The Power1401 has full 16-bit digital input and digital output available on rear-panel D-connectors marked Digital Inputs and Digital Outputs. Bits may be read or written singly, by low or high byte, or by the whole word. High-byte output bits 0 and 1 are also routed to the front-panel Digital Outputs, and, if enabled by software, high-byte inputs 0 and 1 are fed from the front-panel Event Inputs.
The input high byte can be programmed for detection and timing of change of state (i.e. any bit changing in either direction). Digital output can be gated with clock 2 so that it updates on clock 2 ticks. Digital output is normally permanently enabled, but either byte may be turned tristate-off by software. It can also be controlled by pin 11 of the output socket. If pin 11 is grounded, both bytes are disabled, i.e. tristate-off ; they are enabled if pin 11 is high or disconnected.
Front-panel event-input LEDs flash on detection of active-edge transitions. The quiescent state is set by software command. Front-panel digital-output LEDs simply reflect the state of the bits, being lit whenever their bit is set (high).
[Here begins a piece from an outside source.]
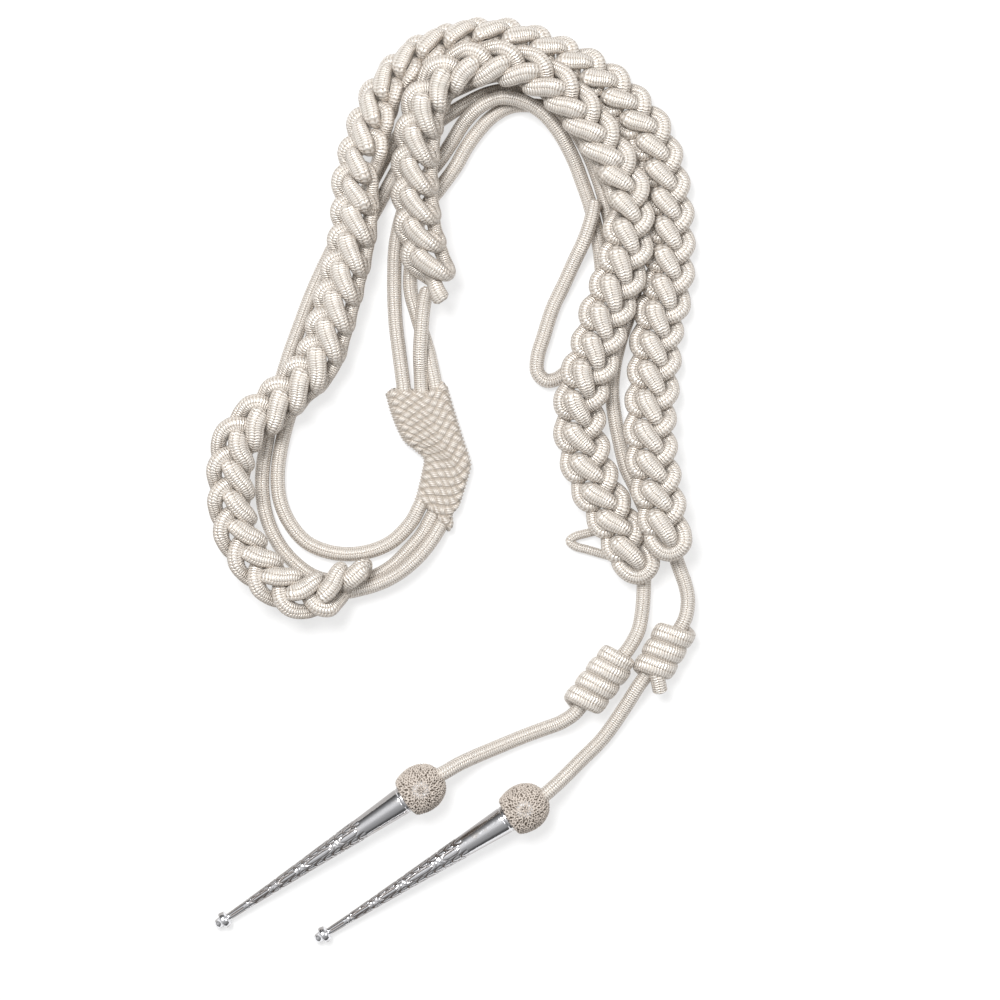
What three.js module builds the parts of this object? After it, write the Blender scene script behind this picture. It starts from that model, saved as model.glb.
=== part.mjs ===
// An aiguillette lying flat: two plaits of soft metallic cord, the plain cords of the arm loops,
// a woven shoulder tab, two button loops, and two tails with barrel knots, caps and metal points.
// Millimetres, +Z up, +Y towards the top of the plaits. The object rests on the plane Z = 0.
import * as THREE from 'three';

// Driving dimensions
const cordDiameter = 6.2;
const cordSides = 8;
const cordStep = 16;
const thinCordDiameter = 3.8;
const looseGap = 0.3;
const boreClearance = 0.5;

const stitchPitch = 12.6;
const loopHalfWidth = 8.0;
const layerHeight = 5.2;
const pressedCordDiameter = 4.2;
const pressedCordSides = 5;
const fewestSteps = 6;

const tabThickness = 8.4;
const tabEdge = 1.2;

const knotDiameter = 15.6;
const knotWraps = 4;
const knotWrapPitch = 6.2;
const knotGroove = 1.3;
const knotSides = 10;

const capDiameter = 21.5;
const capHeight = 18;
const capLip = 1.0;
const capSides = 12;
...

Front-panel digital I/O is routed through common-mode ferrite chokes to prevent radiation of EMI. Outputs are buffered through 74ACT374s, which can source or sink 24mA.
Unconnected digital inputs read 1, being pulled internally to +5V by 4k7 (rear panel) or 100k (front panel) . Input voltages of more than 2.0V will always read as a logic 1. To appear as logic 0, the input must be pulled down to below 0.8V for at least 1microSec, which takes approximately 1mA (rear), 50microA (front).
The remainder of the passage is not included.